### WHAT IS BEING ASKED
Take the lines from the one bearing "const RED = 0xd5261a;" to the one bearing "obj.parent = empty", inclusive, and reproduce them exactly; include no other line.

### EXTRACTED RECORDS
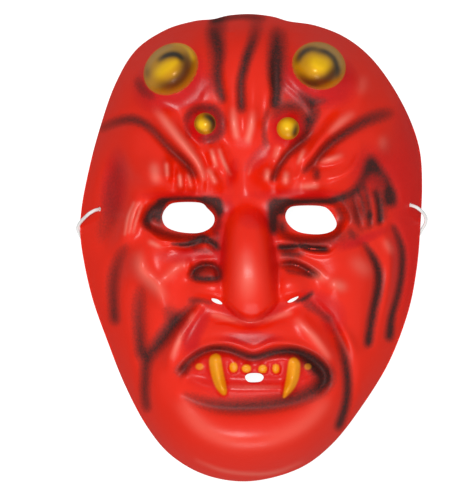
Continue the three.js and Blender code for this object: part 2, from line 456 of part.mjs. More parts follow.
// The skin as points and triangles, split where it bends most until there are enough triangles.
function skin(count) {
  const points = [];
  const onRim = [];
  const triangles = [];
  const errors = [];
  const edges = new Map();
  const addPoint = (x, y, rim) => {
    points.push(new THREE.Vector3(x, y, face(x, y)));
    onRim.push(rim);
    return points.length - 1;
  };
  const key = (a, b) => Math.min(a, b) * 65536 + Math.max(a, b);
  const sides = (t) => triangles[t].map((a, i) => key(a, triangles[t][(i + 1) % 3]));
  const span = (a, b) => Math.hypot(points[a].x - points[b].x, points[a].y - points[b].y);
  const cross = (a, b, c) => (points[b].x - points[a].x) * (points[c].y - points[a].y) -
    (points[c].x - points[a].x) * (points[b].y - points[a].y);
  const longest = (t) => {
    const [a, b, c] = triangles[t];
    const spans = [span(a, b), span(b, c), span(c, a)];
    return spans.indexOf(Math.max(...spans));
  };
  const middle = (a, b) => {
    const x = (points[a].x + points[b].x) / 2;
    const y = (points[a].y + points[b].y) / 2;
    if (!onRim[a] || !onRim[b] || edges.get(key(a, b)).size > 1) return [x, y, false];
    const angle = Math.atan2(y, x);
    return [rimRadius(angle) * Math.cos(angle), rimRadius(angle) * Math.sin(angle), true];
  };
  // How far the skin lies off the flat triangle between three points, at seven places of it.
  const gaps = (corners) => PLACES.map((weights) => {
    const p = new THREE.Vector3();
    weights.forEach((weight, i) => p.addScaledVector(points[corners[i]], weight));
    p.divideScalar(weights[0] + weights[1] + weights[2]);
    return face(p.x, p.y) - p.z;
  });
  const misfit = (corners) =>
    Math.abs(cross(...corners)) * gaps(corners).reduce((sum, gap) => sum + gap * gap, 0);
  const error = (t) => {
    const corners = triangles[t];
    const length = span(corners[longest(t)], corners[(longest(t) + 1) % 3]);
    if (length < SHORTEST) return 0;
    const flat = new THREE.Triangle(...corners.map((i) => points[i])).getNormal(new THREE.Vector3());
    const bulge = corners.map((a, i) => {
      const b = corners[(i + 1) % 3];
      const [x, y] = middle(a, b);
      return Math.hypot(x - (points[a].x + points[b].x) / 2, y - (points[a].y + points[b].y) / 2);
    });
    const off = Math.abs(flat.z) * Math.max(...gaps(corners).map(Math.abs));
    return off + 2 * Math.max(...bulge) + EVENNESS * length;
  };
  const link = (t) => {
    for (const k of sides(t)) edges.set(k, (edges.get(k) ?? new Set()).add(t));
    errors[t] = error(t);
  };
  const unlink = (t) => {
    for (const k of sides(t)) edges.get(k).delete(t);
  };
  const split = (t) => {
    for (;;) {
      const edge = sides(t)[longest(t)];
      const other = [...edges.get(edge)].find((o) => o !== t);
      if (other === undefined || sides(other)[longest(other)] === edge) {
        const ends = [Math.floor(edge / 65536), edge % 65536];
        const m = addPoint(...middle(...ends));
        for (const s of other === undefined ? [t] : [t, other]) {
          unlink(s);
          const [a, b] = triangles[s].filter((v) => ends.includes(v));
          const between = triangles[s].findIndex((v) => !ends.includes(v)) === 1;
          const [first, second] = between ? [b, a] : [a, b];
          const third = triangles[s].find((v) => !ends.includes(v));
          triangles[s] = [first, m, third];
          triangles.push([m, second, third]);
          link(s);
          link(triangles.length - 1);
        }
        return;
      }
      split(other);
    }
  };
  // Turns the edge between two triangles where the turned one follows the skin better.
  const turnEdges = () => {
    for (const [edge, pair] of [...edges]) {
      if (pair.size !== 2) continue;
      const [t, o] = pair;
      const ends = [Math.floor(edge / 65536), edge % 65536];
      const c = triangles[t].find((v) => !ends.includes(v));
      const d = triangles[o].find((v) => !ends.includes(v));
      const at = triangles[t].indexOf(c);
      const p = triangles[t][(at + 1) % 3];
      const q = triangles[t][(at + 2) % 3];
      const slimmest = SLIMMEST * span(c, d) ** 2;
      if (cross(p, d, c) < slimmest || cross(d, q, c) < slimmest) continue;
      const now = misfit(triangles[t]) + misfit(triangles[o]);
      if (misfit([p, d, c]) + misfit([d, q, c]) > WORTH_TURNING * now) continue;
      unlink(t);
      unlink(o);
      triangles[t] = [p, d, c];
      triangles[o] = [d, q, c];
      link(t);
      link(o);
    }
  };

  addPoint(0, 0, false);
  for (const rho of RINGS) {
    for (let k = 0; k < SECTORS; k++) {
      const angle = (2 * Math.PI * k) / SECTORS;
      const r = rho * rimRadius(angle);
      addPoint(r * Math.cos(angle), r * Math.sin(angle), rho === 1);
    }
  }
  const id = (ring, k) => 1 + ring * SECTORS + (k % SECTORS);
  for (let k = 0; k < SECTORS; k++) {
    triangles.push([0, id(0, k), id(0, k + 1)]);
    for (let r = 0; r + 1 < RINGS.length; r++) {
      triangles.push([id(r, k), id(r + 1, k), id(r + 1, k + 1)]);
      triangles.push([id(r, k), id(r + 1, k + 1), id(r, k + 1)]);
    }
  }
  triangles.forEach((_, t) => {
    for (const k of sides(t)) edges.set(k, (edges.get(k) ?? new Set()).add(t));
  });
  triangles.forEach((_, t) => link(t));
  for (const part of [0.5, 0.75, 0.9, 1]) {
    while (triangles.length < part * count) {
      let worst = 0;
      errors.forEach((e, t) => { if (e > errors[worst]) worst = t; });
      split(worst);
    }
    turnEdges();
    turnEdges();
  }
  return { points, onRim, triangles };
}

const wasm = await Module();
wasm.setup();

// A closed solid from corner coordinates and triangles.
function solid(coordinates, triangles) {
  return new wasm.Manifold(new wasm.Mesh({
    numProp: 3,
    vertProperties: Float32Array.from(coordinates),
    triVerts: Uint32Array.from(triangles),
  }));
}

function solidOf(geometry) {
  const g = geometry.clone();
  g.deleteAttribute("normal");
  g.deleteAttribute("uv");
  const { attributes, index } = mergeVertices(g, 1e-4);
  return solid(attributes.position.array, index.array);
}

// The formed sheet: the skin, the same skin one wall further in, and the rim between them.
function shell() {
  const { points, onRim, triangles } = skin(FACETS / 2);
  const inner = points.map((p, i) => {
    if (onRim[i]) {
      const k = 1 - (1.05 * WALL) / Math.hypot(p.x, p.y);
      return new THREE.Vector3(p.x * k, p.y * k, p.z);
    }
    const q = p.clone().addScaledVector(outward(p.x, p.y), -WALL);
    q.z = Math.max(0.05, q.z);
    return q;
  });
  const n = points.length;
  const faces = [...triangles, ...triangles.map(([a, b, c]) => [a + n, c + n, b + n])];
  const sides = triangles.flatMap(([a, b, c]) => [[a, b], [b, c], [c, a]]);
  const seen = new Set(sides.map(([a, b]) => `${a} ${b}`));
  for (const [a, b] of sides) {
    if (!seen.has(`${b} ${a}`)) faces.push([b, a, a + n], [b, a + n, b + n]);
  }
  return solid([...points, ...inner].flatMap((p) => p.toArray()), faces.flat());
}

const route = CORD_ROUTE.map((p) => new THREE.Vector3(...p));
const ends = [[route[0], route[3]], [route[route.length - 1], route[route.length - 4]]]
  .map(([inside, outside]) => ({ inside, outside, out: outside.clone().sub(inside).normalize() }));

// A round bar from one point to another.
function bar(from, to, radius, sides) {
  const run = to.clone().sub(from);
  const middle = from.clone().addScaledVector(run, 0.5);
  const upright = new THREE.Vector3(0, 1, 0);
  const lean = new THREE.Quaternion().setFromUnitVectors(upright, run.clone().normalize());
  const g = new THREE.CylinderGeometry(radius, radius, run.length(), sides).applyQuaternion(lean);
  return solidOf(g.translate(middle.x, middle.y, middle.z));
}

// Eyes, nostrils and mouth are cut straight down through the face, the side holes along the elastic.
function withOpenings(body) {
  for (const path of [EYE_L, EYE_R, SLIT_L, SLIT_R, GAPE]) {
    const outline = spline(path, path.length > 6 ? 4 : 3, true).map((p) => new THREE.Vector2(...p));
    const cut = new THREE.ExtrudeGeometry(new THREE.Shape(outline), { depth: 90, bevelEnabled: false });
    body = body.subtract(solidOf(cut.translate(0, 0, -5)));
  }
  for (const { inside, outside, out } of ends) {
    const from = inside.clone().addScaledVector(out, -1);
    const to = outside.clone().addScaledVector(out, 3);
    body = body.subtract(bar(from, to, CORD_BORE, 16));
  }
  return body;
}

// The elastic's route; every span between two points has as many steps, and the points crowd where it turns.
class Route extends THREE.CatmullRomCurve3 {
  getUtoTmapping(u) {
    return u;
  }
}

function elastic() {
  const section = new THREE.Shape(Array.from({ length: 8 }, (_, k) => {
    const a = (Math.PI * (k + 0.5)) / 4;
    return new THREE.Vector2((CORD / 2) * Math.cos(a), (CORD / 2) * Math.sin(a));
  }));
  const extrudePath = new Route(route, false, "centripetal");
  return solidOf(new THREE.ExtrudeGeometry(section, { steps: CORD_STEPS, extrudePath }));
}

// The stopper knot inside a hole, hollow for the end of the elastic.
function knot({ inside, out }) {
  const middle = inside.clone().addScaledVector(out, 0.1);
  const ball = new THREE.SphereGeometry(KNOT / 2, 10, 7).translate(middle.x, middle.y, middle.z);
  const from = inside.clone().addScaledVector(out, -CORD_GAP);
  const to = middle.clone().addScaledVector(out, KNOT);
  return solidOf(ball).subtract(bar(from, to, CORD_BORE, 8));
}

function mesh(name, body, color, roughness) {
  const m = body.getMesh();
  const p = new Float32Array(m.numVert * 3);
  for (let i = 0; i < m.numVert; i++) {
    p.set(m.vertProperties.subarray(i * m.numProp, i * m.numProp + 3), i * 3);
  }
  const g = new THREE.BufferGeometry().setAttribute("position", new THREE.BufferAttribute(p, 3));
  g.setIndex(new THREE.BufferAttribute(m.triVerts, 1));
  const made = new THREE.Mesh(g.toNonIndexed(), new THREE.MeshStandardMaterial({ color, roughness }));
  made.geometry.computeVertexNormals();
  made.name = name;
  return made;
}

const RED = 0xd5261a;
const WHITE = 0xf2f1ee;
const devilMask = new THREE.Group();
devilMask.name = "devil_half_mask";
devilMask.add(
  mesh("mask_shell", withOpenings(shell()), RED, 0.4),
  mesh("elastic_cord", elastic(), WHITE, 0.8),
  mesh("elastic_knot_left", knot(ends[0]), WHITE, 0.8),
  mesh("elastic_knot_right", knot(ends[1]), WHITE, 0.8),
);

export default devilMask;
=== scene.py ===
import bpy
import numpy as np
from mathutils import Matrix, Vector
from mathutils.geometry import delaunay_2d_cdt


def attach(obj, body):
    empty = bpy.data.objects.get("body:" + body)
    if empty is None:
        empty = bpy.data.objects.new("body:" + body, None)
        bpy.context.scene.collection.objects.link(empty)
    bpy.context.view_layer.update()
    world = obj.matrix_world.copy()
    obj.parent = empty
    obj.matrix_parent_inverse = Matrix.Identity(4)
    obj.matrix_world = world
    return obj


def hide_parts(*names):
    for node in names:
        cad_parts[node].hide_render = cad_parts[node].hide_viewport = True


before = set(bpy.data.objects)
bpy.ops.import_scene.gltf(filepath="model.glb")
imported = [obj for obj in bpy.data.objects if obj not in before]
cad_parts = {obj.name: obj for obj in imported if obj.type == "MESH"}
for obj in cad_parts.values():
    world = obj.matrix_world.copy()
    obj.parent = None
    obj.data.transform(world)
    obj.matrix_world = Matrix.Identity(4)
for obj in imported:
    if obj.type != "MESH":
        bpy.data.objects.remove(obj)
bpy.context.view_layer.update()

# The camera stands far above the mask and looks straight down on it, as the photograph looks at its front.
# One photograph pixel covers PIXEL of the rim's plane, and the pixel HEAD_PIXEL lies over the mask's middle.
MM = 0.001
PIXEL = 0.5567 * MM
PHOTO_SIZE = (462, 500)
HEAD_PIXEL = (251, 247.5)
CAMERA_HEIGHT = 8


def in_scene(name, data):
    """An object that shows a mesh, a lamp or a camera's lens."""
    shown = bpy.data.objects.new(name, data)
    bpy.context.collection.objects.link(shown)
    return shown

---

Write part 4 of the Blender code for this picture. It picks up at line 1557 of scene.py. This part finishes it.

* * *

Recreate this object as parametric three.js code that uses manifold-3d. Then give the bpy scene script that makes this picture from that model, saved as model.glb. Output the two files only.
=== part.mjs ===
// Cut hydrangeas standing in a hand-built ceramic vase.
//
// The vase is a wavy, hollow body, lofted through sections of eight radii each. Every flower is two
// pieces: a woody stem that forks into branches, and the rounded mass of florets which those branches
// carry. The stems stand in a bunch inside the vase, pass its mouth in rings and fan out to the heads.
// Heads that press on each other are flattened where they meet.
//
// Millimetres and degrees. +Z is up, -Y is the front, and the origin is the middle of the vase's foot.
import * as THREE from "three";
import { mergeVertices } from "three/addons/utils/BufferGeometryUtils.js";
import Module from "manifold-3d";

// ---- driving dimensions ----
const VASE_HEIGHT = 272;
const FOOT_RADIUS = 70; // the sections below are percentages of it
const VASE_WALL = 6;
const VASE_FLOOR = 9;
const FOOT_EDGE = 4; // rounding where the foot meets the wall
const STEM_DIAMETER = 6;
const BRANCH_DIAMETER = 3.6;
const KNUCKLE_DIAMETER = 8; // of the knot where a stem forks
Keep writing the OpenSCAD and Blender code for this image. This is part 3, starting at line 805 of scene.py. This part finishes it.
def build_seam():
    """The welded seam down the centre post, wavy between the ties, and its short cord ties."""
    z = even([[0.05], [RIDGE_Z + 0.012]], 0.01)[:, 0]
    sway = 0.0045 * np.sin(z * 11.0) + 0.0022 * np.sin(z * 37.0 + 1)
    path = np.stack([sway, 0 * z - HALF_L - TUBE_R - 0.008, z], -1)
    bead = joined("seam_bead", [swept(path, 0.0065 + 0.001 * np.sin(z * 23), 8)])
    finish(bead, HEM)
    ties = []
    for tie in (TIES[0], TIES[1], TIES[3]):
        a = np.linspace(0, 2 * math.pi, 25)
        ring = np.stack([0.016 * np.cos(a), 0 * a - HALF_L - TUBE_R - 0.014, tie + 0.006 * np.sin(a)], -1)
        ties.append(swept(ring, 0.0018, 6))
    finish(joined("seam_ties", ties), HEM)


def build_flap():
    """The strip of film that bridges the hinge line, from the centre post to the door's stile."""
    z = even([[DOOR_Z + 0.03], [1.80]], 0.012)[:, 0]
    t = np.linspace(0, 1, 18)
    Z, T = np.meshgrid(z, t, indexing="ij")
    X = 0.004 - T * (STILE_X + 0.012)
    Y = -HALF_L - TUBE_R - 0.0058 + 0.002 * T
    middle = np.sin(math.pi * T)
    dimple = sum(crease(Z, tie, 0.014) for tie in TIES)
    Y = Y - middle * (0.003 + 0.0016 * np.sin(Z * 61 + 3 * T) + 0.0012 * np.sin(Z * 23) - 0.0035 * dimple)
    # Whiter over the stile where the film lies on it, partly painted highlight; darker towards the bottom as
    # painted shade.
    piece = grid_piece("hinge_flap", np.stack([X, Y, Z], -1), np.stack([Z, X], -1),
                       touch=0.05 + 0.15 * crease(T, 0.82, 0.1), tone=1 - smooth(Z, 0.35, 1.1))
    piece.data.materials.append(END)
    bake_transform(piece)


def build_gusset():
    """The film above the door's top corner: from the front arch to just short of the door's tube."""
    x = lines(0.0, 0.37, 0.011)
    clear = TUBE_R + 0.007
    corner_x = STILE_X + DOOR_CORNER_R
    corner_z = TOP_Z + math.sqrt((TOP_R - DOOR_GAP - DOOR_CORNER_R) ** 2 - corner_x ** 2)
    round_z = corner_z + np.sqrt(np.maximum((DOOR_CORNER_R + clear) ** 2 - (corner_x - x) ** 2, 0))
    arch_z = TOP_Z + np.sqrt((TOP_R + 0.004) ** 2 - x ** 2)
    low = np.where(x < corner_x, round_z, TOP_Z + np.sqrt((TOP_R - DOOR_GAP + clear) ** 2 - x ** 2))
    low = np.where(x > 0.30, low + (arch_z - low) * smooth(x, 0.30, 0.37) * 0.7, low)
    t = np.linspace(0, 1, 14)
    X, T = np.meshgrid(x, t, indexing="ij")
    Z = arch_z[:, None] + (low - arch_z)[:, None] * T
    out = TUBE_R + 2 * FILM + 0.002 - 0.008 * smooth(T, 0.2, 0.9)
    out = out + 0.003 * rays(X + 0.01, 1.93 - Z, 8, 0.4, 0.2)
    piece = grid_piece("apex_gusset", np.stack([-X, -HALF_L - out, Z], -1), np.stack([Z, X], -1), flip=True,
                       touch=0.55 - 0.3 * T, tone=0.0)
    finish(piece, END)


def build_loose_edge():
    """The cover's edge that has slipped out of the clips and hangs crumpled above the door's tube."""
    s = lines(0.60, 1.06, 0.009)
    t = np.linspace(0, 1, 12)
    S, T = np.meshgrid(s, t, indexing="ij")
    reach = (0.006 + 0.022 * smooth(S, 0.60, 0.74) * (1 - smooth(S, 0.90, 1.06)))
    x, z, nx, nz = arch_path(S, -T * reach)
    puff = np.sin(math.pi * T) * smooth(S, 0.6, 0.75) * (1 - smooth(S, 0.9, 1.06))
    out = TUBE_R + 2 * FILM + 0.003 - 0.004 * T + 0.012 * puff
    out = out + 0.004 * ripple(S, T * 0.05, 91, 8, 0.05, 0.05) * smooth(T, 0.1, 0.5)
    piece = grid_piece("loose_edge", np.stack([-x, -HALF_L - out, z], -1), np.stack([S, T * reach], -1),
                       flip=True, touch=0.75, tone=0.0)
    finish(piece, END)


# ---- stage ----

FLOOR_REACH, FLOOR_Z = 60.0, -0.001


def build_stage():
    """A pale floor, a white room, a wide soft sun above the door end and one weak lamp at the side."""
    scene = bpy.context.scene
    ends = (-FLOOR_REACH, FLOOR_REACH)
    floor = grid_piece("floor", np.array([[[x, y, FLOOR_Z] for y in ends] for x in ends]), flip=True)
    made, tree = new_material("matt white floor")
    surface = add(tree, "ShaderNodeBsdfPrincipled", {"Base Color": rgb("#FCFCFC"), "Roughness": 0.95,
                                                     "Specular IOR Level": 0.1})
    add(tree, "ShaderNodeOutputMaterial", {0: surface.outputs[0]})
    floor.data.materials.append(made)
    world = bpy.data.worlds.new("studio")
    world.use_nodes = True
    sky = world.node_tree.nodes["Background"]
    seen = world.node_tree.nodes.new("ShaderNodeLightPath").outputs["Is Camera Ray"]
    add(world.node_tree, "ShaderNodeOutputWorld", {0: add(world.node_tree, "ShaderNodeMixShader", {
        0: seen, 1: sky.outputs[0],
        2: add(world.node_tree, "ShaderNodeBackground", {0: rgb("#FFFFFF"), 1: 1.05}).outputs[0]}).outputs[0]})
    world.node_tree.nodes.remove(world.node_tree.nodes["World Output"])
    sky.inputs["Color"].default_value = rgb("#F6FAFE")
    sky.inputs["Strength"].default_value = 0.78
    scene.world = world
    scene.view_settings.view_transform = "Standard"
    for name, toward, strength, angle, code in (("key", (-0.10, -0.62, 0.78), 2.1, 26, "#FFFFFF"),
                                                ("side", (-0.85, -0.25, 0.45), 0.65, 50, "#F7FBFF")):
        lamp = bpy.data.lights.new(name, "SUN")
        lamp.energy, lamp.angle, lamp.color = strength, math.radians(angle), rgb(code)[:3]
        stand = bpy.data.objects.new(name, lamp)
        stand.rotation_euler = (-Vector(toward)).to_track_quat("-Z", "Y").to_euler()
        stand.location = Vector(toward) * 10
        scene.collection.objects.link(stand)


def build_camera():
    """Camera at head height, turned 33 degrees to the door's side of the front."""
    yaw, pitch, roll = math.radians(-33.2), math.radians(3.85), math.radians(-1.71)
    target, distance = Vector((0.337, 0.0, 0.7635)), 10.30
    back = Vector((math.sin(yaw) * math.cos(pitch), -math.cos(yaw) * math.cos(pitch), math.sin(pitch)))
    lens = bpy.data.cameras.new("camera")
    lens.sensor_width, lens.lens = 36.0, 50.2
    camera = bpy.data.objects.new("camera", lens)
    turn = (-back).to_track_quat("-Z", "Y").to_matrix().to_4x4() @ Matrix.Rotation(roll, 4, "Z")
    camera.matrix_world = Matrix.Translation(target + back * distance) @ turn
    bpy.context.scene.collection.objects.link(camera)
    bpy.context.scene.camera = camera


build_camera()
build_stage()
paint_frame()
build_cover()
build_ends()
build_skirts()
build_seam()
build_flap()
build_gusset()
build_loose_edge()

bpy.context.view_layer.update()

### PROBLEM SOLUTION
const RED = 0xd5261a;
const WHITE = 0xf2f1ee;
const devilMask = new THREE.Group();
devilMask.name = "devil_half_mask";
devilMask.add(
  mesh("mask_shell", withOpenings(shell()), RED, 0.4),
  mesh("elastic_cord", elastic(), WHITE, 0.8),
  mesh("elastic_knot_left", knot(ends[0]), WHITE, 0.8),
  mesh("elastic_knot_right", knot(ends[1]), WHITE, 0.8),
);

export default devilMask;
=== scene.py ===
import bpy
import numpy as np
from mathutils import Matrix, Vector
from mathutils.geometry import delaunay_2d_cdt


def attach(obj, body):
    empty = bpy.data.objects.get("body:" + body)
    if empty is None:
        empty = bpy.data.objects.new("body:" + body, None)
        bpy.context.scene.collection.objects.link(empty)
    bpy.context.view_layer.update()
    world = obj.matrix_world.copy()
    obj.parent = empty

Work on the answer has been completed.